## [Goal of the exercise]
Read the records below. Copy each line where the string "axes" occurs.

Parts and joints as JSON
::::::::
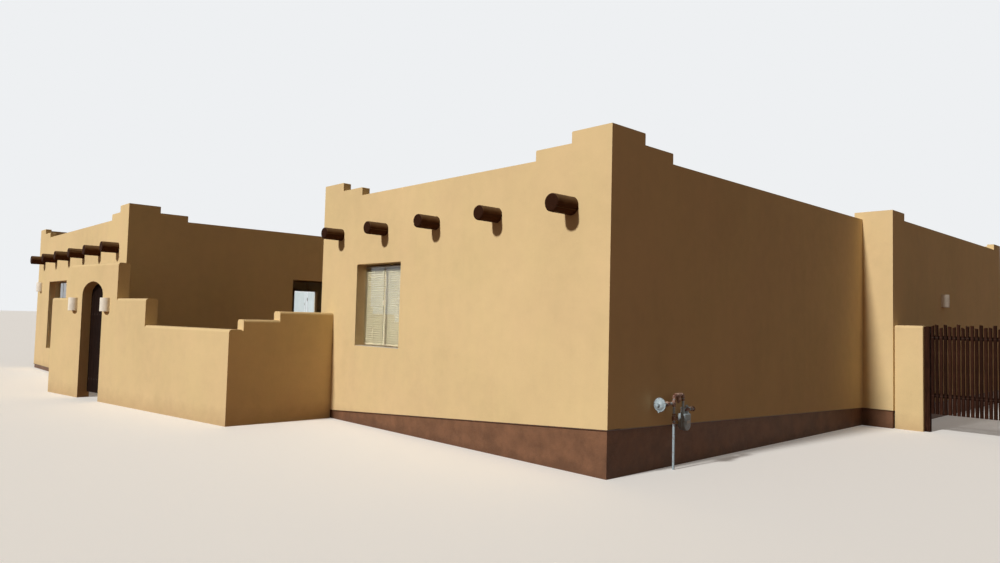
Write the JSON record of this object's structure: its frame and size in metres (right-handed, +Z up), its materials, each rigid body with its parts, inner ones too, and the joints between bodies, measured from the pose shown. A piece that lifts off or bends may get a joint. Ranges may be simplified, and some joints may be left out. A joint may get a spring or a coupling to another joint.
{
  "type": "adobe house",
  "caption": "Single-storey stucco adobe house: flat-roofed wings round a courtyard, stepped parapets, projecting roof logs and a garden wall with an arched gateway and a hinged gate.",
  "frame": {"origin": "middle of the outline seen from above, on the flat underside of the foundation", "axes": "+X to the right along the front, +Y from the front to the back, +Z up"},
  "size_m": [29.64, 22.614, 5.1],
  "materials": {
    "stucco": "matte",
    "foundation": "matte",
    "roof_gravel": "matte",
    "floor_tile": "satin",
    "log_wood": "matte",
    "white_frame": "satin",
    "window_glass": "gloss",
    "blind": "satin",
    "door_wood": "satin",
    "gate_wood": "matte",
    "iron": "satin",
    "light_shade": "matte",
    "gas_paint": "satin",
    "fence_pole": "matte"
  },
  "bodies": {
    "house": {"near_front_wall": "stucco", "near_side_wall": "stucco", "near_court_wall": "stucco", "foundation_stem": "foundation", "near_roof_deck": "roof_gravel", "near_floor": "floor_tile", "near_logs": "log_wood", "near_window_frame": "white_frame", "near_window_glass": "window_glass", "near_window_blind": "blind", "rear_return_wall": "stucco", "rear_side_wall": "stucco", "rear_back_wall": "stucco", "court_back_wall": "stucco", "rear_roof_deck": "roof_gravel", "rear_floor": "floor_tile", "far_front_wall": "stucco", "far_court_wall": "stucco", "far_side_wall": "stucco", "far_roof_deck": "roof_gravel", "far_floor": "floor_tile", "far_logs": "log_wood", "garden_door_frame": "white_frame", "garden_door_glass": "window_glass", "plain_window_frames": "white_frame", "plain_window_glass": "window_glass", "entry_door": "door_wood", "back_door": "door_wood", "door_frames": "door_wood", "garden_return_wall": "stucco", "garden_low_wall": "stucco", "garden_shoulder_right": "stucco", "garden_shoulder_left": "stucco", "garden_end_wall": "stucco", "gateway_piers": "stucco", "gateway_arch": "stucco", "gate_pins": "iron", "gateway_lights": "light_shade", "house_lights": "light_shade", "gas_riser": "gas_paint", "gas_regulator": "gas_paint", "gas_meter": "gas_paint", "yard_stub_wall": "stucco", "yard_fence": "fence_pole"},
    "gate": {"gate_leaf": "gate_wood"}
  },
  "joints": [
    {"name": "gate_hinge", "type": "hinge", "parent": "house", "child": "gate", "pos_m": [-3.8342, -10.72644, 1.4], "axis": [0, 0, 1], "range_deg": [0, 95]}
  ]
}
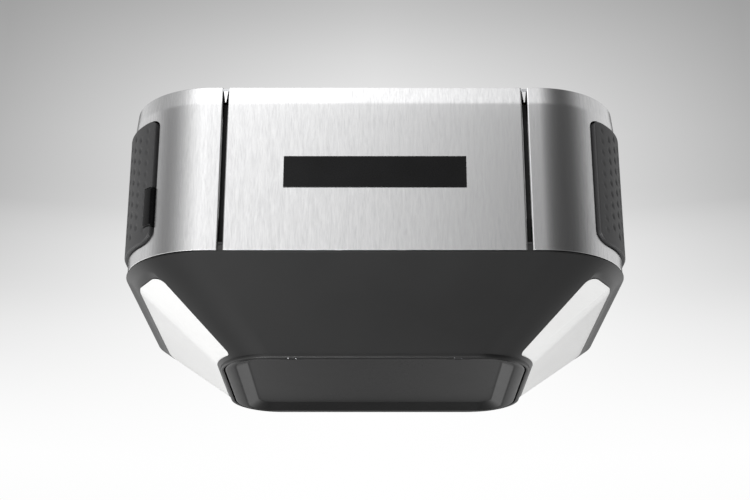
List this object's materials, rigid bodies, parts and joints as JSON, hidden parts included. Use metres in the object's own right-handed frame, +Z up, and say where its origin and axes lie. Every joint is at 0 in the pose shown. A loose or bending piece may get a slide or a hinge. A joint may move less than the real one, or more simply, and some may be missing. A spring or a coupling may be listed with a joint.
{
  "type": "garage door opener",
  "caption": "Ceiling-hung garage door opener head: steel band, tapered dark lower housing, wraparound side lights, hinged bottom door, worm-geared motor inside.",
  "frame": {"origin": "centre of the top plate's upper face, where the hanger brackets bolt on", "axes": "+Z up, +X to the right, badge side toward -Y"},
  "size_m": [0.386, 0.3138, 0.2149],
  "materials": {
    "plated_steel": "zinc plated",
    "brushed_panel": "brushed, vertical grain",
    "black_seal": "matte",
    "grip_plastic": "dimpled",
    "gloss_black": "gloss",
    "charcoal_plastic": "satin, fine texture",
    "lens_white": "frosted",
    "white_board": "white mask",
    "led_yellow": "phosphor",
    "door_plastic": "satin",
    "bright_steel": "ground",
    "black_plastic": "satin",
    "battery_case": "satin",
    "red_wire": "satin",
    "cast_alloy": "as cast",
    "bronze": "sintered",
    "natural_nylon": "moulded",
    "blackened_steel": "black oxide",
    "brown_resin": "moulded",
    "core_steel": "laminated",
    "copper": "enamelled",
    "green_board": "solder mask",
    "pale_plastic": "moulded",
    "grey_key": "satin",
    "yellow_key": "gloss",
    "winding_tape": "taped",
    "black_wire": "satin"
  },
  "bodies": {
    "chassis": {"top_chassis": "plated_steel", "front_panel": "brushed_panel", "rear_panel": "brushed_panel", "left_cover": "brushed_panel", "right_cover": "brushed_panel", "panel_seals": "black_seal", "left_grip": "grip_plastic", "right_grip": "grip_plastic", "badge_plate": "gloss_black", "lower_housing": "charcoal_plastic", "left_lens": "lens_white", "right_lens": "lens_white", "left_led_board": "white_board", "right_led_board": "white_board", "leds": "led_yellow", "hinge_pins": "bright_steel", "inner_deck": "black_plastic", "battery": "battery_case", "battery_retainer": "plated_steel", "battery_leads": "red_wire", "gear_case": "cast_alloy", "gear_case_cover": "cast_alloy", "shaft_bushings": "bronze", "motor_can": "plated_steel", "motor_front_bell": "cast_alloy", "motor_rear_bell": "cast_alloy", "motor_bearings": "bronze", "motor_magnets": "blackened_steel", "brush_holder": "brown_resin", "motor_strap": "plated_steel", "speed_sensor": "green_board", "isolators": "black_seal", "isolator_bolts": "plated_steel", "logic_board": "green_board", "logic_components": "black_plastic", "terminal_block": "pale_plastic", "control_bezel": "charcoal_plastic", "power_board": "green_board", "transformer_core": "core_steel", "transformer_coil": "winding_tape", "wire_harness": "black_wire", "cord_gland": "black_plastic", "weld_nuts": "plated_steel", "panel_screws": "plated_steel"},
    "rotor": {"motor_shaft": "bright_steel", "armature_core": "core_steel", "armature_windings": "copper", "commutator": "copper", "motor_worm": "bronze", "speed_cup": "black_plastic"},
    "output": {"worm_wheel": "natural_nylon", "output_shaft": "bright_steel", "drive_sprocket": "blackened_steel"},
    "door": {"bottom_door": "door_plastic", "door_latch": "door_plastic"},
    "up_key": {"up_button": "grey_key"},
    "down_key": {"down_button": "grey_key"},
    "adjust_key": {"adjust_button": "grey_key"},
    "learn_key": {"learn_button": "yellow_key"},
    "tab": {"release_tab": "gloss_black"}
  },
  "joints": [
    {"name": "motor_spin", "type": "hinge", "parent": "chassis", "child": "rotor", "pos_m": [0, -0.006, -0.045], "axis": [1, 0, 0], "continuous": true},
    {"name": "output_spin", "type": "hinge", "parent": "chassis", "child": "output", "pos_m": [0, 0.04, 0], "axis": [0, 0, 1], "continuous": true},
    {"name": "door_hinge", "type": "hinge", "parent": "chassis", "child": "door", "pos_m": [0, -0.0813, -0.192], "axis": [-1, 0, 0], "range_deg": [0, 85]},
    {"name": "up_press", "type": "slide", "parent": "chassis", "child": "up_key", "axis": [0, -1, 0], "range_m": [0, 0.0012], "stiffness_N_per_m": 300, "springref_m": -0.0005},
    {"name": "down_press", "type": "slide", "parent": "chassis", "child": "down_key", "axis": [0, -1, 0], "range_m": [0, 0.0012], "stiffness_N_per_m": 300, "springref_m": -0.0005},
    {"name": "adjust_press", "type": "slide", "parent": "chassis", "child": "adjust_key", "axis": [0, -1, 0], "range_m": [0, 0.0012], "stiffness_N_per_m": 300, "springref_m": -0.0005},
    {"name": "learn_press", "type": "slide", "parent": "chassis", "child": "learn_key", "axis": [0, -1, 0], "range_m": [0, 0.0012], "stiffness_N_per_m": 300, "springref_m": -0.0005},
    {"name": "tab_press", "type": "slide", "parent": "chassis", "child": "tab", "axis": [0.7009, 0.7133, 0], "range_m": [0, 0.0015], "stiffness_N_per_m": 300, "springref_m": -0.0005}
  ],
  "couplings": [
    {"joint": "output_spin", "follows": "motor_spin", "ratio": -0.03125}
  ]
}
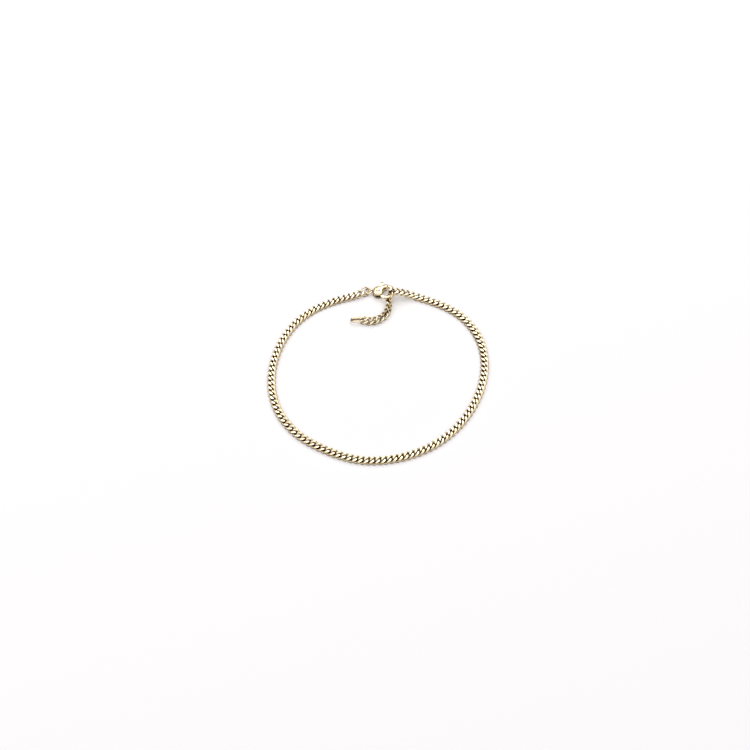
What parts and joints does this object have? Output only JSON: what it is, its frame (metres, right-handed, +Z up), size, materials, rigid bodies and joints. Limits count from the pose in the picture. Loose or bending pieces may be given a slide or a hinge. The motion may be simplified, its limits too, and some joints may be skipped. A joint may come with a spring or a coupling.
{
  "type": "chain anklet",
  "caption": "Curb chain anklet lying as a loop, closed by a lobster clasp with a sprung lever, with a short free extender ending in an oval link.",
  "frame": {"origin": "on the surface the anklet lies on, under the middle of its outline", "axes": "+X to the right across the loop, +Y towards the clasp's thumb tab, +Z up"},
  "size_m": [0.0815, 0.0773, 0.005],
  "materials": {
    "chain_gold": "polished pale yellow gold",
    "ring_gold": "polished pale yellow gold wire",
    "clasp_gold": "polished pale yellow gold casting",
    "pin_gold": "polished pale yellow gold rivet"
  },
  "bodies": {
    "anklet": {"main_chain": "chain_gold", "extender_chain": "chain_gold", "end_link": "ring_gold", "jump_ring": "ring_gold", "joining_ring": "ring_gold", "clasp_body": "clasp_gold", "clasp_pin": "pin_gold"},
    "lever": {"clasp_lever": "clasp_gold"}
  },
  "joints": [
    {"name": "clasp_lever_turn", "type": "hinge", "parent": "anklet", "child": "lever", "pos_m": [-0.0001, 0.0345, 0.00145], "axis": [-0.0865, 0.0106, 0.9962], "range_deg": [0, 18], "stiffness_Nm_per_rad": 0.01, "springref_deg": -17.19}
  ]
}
::::::::
## [Task answer]
  "frame": {"origin": "middle of the outline seen from above, on the flat underside of the foundation", "axes": "+X to the right along the front, +Y from the front to the back, +Z up"},
List this object's materials, rigid bodies, parts and joints as JSON, hidden parts included. Use metres in the object's own right-handed frame, +Z up, and say where its origin and axes lie. Every joint is at 0 in the pose shown. A loose or bending piece may get a slide or a hinge. A joint may move less than the real one, or more simply, and some may be missing. A spring or a coupling may be listed with a joint.
  "frame": {"origin": "centre of the top plate's upper face, where the hanger brackets bolt on", "axes": "+Z up, +X to the right, badge side toward -Y"},
  "frame": {"origin": "on the surface the anklet lies on, under the middle of its outline", "axes": "+X to the right across the loop, +Y towards the clasp's thumb tab, +Z up"},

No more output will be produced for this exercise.